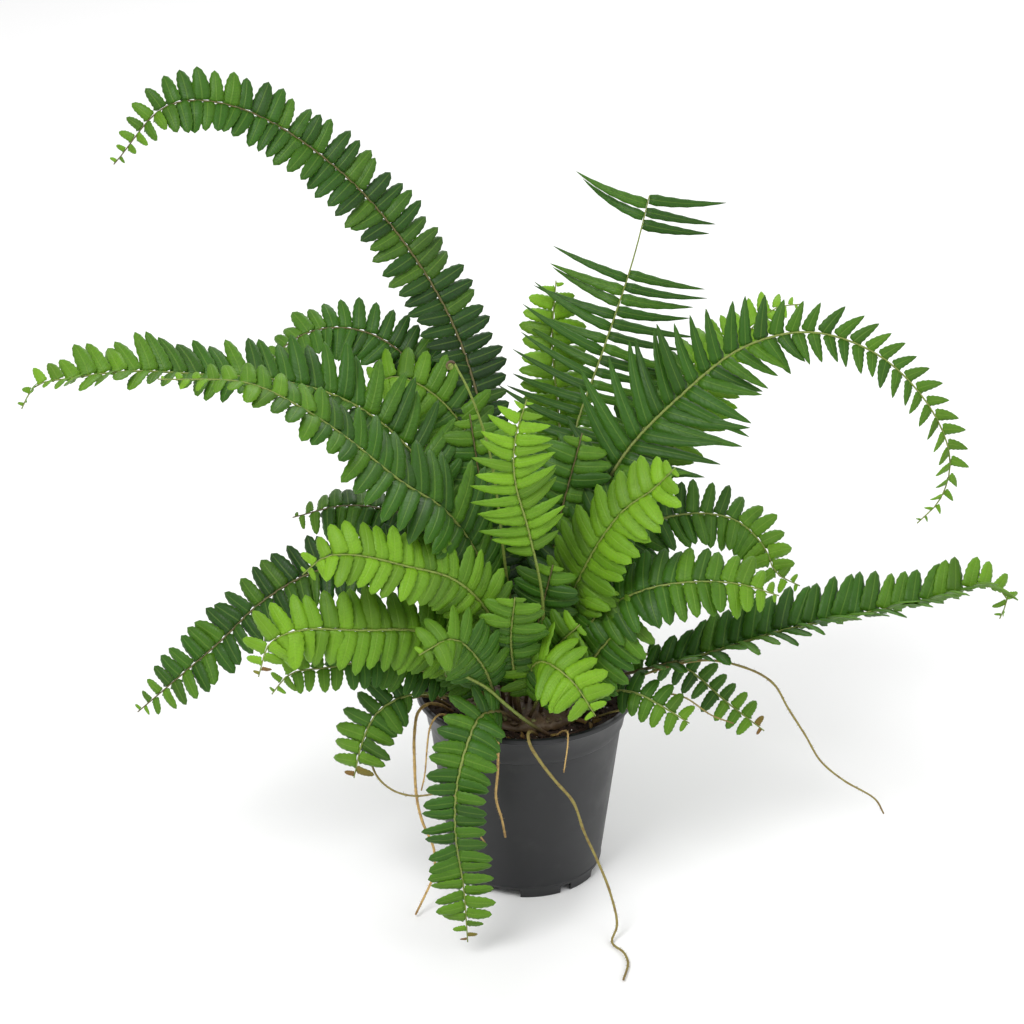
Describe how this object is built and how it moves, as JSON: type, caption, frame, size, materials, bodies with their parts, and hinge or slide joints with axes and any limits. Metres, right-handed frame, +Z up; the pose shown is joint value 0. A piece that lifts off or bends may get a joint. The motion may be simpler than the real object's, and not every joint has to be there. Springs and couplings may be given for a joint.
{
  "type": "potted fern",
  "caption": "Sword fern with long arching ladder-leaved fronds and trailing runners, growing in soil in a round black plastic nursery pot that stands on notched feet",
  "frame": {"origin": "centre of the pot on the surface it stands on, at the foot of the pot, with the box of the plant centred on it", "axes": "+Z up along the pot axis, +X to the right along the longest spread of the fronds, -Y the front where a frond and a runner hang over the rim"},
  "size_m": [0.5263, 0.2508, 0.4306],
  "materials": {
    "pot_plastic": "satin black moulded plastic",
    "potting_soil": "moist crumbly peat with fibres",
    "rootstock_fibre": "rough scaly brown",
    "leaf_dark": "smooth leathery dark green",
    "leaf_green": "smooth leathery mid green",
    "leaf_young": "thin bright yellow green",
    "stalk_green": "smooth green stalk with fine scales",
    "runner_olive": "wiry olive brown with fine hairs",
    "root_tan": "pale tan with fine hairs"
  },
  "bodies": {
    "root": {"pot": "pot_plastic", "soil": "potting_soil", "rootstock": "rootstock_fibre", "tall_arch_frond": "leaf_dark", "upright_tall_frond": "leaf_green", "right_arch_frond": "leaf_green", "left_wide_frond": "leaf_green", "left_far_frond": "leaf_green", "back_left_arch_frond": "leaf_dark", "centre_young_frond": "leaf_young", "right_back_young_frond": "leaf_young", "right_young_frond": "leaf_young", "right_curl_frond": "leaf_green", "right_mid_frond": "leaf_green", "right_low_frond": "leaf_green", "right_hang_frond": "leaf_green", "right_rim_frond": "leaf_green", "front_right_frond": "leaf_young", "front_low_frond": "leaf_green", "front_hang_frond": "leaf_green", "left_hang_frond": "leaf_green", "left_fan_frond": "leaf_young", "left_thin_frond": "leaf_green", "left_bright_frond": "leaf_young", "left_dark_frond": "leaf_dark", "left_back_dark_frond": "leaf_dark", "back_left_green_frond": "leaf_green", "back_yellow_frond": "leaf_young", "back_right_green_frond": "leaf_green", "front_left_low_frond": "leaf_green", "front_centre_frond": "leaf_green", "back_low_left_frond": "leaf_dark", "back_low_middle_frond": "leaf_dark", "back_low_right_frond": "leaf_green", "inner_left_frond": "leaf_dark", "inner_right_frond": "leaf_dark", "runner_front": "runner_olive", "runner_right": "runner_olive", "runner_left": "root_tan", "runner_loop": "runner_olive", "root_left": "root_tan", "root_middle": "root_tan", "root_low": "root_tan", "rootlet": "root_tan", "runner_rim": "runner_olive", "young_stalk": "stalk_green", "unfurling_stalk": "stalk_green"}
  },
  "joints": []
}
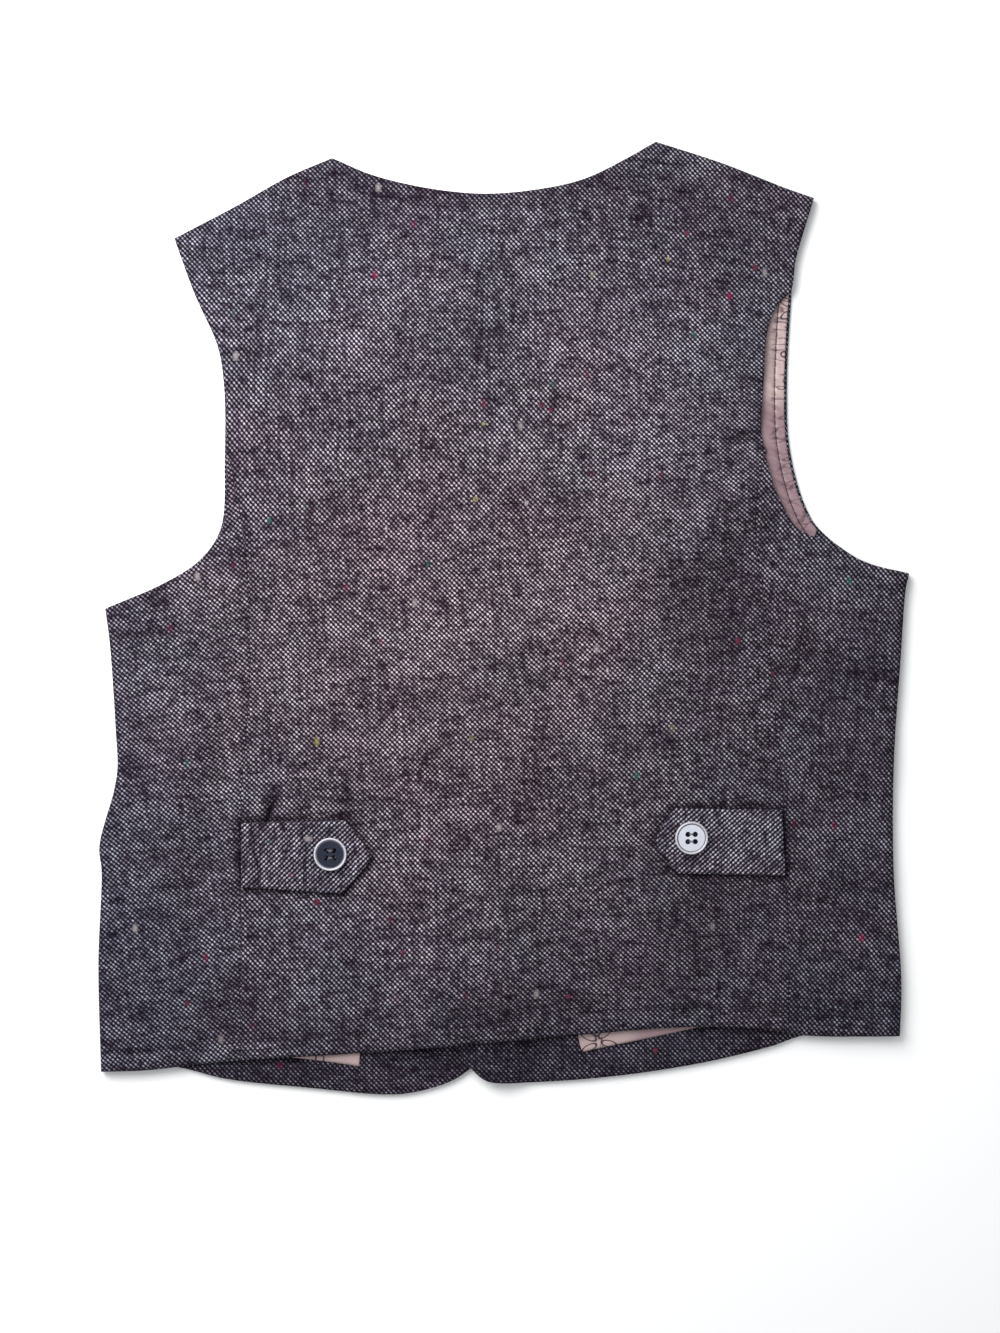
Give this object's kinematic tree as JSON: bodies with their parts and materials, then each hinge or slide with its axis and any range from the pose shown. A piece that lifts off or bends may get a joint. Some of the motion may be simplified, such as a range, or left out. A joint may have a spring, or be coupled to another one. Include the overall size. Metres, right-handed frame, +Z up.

━━━━━━

_The task_
How many lines of the data contain the word "materials"? Answer with the number alone.

_Finished task_
3